Optimizing the transverse thermal conductivity of 2D-SiCf/SiC composites, II. Experimental

Model predictions of the transverse thermal conductivity (Keff) are compared to experimentally determined values as a function of temperature for a commercial 2D-SiCf/SiC made by DuPont from plain weave Hi-NicalonTM fabric and with an ICVI-SiC matrix. Two versions of the DuPont composite were examined: one with a ‘thin’ and one with a ‘thick’ pyrolytic carbon (PyC) fiber coating of thickness 0.110 and 1.044 μm, respectively. Generally good agreement of either the Hasselman–Johnson or the Markworth model predictions (see companion paper, I. Modeling) with measured values of Keff for this composite suggest that these models can be used to predict Keff for composites with various ‘non-ideal’ fiber, interphase and matrix structures.
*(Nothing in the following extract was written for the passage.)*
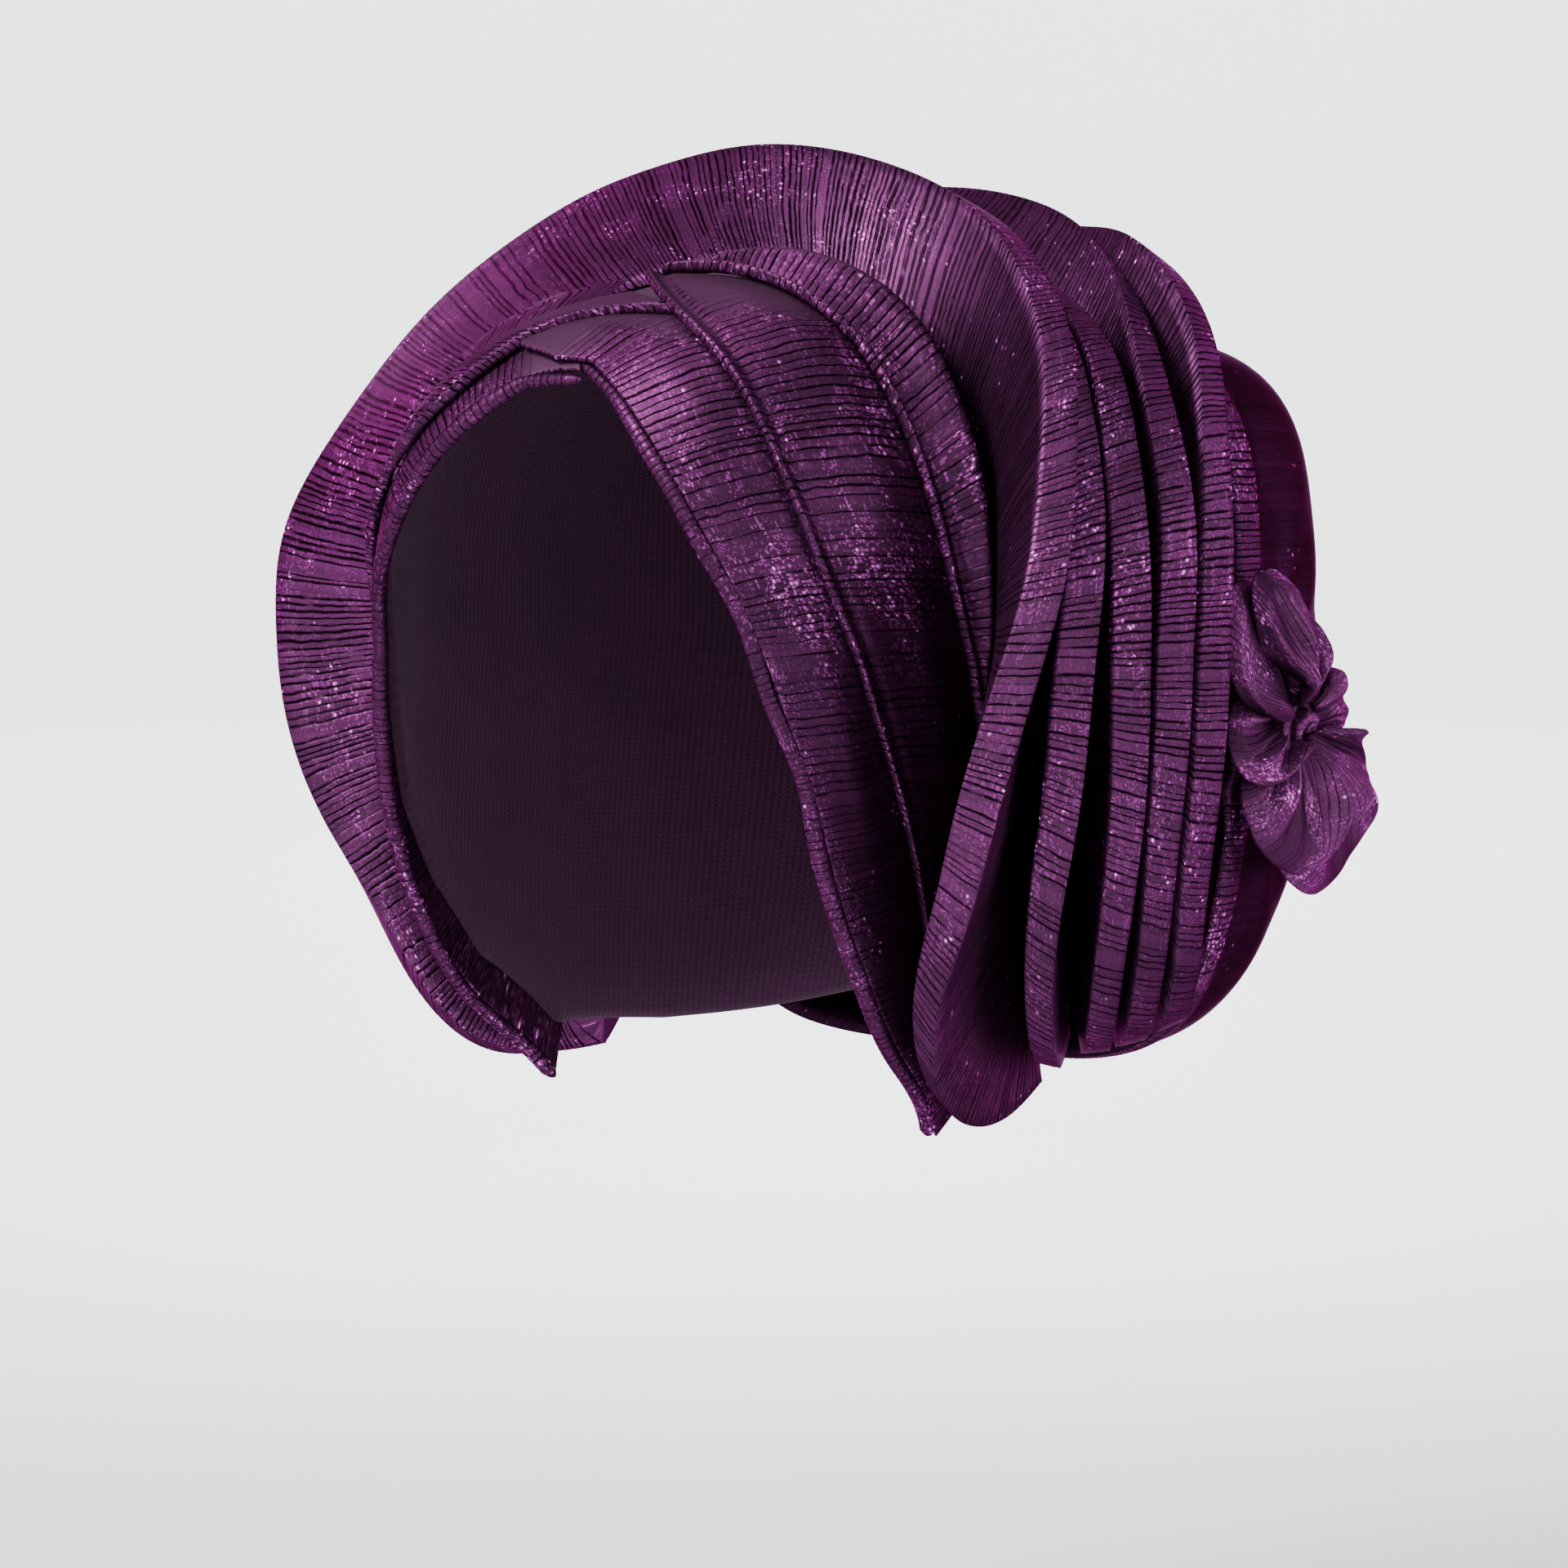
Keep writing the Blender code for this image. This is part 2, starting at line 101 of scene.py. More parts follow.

Importantly, the models make it possible to separate the relative component contributions to Keff so that individual component degradation mechanisms can be examined in detail. For the two versions of the well-bonded, as-received DuPont composite made with Hi-NicalonTM woven fabric, at 200 °C constituent values Km=22–25 W/m K (matrix thermal conductivity), Kc≈25 W/m K (PyC-coating thermal conductivity) and heq=2.4×107 W/m2 K (equivalent fiber–matrix interfacial thermal conductance) were determined.